Fortunately, there was a lot for him to look at. Hastreiter’s apartment is a kind of aesthetic orgy. (Almodóvar re-created it in his latest film, “The Room Next Door.”) Hastreiter breezed past walls with dozens of pictures by artists she has cultivated over the years: Keith Haring, Malick Sidibé, Jean-Michel Basquiat, with whom she used to share a pot dealer. On every shelf in every room: curiosities. Stacks of skateboard decks. A George Rickey kinetic sculpture. Ceramic potatoes.

“What’s this all about?” McEnroe, standing on a rug that resembled a pile of Cheez Doodles, asked, pointing at an albino basketball encased in Lucite.

“That’s from my friend—James Bond is his name, believe it or not. He had a sneaker store called Undefeated,” Hastreiter explained breathlessly. “I used to do these twenty-four-hour ‘cultural department stores’ in L.A. and invite people to set up these little shops, but they had to make something special you couldn’t buy anywhere else.”

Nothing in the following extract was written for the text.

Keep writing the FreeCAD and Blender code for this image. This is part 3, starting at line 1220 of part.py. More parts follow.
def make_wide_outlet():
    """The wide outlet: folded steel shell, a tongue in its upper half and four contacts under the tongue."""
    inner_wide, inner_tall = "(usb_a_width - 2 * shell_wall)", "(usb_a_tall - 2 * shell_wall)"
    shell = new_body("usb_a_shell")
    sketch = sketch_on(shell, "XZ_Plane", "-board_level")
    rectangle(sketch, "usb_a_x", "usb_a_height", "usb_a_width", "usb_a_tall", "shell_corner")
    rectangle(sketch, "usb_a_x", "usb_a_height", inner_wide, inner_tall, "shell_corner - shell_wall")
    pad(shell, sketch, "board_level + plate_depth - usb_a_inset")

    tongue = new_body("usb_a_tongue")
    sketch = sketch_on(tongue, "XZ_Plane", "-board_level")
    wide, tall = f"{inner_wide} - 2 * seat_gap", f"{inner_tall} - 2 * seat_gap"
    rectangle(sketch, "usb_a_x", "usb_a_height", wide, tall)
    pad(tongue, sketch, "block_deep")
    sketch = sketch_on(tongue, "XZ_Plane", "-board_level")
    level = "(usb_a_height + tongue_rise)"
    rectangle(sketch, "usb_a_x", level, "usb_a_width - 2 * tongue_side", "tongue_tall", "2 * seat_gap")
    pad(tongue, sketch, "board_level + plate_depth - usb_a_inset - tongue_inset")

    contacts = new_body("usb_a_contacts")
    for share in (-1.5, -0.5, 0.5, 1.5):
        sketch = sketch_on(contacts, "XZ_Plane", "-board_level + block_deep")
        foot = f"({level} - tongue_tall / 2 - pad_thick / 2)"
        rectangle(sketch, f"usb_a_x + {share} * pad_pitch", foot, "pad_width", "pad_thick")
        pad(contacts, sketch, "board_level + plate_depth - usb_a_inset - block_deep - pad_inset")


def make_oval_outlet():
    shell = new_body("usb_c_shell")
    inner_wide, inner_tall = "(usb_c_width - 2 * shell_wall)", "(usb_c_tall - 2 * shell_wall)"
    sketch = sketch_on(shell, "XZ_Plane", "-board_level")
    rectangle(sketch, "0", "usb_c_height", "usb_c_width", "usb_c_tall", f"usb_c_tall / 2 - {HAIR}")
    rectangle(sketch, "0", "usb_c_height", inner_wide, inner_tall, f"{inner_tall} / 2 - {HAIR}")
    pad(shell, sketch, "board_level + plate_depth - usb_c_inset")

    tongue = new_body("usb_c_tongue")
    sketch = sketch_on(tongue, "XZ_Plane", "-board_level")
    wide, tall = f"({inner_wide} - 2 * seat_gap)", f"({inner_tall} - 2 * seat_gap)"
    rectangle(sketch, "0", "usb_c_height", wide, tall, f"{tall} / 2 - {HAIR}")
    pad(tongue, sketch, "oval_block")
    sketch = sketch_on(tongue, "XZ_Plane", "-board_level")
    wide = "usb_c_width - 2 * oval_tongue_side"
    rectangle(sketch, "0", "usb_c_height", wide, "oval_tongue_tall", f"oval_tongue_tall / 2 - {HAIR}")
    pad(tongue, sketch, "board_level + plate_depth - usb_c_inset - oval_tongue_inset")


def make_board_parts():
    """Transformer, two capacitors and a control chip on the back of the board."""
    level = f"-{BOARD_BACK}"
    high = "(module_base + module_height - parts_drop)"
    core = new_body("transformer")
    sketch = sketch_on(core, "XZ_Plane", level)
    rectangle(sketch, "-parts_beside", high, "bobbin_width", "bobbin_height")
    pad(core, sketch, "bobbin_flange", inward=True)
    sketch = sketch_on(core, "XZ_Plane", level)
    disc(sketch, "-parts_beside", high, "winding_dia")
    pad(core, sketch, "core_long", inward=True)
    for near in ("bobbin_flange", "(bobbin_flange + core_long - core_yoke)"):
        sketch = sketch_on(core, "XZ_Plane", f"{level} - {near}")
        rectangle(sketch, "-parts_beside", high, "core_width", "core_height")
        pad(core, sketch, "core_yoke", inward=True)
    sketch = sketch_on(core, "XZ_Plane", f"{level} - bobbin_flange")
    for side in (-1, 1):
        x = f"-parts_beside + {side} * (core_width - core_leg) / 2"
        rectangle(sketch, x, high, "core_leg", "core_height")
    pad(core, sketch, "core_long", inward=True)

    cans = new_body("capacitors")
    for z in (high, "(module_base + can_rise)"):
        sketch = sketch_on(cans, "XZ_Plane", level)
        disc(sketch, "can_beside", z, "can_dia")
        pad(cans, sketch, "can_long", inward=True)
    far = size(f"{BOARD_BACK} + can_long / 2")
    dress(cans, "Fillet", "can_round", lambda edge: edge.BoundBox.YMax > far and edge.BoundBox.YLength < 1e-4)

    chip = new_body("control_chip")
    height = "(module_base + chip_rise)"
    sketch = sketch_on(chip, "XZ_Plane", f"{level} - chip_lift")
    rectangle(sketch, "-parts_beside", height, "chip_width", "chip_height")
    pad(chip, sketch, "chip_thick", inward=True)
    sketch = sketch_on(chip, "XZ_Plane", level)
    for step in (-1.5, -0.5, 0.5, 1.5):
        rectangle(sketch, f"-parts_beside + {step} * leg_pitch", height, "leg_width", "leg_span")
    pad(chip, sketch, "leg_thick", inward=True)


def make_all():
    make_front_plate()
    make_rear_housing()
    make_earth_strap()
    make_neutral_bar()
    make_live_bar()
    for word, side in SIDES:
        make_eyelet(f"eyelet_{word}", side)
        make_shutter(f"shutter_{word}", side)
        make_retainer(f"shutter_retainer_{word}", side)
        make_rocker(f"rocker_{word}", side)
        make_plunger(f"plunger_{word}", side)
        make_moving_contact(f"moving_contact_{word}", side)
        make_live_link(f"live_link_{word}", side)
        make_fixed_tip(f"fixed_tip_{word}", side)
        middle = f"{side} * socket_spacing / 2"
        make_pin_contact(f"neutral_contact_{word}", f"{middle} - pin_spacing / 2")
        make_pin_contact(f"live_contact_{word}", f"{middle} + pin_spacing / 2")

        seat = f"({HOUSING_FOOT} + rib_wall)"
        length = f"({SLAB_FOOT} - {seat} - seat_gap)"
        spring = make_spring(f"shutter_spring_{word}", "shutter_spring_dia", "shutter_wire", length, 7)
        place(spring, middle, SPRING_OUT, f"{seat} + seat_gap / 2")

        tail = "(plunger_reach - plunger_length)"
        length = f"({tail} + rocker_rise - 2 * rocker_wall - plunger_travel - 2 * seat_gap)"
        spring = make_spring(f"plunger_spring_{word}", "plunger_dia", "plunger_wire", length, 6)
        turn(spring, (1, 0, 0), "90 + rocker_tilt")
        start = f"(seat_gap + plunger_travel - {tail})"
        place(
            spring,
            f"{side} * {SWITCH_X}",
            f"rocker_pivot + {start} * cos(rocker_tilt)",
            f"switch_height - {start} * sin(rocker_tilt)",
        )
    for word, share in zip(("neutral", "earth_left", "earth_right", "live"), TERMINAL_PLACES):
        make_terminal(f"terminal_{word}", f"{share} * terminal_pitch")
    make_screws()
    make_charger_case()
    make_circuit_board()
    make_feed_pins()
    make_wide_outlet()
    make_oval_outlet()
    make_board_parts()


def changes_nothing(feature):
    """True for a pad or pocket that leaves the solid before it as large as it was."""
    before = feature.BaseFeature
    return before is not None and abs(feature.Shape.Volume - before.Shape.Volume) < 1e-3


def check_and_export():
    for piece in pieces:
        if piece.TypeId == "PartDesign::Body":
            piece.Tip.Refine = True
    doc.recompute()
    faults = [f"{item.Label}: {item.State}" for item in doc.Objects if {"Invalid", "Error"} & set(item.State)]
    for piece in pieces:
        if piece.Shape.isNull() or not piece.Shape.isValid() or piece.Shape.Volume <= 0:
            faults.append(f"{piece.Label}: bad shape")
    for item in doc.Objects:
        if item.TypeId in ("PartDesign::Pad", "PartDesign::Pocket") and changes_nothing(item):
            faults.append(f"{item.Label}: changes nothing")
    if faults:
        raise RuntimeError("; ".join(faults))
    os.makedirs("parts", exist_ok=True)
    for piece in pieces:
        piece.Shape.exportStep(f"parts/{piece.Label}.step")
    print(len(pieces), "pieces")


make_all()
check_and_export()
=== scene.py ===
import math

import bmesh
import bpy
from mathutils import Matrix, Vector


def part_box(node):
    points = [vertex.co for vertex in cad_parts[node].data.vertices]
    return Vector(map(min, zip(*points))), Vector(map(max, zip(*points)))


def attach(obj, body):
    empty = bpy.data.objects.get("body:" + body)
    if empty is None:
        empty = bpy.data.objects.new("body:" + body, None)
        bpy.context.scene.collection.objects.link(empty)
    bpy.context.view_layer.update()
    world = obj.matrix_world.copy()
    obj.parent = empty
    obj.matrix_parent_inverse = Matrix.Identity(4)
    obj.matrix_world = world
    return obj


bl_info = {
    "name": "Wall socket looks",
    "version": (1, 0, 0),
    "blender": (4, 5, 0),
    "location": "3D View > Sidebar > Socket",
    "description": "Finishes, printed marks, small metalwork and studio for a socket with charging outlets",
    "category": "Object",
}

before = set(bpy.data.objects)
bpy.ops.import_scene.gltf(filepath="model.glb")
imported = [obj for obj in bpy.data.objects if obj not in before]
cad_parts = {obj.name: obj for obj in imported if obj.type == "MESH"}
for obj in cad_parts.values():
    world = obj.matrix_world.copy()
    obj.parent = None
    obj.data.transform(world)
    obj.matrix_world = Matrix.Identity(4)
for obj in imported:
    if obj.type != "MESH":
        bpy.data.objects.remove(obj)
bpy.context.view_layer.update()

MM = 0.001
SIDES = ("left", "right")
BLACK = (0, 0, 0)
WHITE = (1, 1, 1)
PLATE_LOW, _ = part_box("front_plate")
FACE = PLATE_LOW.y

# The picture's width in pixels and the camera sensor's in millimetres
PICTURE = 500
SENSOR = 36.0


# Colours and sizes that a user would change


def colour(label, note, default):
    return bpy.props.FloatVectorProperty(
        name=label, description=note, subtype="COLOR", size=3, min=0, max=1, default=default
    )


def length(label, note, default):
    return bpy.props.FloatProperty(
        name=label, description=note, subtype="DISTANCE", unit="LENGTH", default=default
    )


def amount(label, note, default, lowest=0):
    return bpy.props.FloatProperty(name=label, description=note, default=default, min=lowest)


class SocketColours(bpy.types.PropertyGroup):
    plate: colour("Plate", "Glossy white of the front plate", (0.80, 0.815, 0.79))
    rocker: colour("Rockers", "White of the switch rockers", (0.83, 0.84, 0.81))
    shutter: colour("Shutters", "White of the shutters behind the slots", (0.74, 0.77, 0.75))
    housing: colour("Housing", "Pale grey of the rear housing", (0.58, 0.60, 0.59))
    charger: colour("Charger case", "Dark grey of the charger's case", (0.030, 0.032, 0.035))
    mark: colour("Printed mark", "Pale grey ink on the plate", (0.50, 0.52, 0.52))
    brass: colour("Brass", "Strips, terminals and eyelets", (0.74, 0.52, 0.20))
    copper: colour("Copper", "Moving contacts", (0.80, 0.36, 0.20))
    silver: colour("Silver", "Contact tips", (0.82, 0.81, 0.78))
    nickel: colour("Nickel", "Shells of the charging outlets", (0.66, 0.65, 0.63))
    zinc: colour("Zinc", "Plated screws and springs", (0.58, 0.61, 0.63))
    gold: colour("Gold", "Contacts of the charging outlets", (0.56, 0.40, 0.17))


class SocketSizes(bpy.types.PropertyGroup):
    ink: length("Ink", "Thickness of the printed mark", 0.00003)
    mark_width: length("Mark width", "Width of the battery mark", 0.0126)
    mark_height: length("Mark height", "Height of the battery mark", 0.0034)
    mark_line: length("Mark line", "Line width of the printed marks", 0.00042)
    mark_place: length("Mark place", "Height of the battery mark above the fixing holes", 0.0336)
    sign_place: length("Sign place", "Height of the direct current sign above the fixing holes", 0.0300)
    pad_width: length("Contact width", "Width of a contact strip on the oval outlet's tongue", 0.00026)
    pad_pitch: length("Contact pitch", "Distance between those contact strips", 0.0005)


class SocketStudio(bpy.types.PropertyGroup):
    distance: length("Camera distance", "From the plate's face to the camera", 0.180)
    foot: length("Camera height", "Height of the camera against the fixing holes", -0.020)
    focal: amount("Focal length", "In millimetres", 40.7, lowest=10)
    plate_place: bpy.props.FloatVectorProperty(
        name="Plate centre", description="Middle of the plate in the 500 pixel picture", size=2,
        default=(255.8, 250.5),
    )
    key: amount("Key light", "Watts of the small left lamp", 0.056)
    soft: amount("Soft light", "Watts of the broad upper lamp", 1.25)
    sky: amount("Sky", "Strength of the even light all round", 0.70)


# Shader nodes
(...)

Hastreiter’s collections are the ostensible subject of her forthcoming book, “Stuff: A New York Life of Cultural Chaos,” a memoir told through the history of her possessions and the friends who concocted them. “When I turned seventy, I realized, like, God, I see the end,” Hastreiter said. “And then you get these young people writing about the eighties who weren’t even born yet . . . and getting everything wrong!” She’d come to New York in 1976 and started working as a shop girl uptown, selling clothes to Barbra Streisand, Nora Ephron, and Jacqueline Kennedy. (“She once asked me if navy blue was ‘in.’ ”) Bill Cunningham, who used to photograph Hastreiter’s outfits on her morning commute to work directly from Studio 54 or the Mudd Club, helped her get a job as a style editor at the SoHo Weekly News. In 1984, Hastreiter and her friend David Hershkovits, along with two designers, started Paper; initially, they’d sneak into the Times offices to use various analog appliances. “I know how to develop film in a can,” Hastreiter bragged. “I know how to do cut and paste with a wax machine.”

A few weeks before her soup party, Hastreiter had learned that she’d be receiving the Cooper Hewitt’s Design Visionary award. “I couldn’t believe I won. It’s, like, crazy—I never win anything!” she said. “And I’m not even in the design world.” She described her job as “helping make great ideas happen.” She recalled the time she paired the French designer and photographer Jean-Paul Goude with Kim Kardashian, a decade ago, for a Paper cover featuring champagne, Kardashian’s tuchus, and, for a refreshing change of pace, her grin. “When they came back with the pictures, I was, like, My God, call the tech people,” Hastreiter recalled. “We have to make it not crash! We released the photos at midnight. It was like a NASA space launch.” Thirteen million people had clicked by first light. “I remember Jeffrey Deitch called me that morning. He’s, like, ‘Kim, this is art.’ ”

In February, Deitch will celebrate the launch of Hastreiter’s book with a show, at his Grand Street gallery, of works by sixty-five of the artists and designers featured in it, called “My Amazing Friends.” “My friends are old and they’re young,” Hastreiter said, gesturing around her bustling, soupy apartment. “I love mixing high and low, funny and serious. It’s too boring if you’re only one thing.” ♦

An earlier version of this article misstated the number of Paper founders.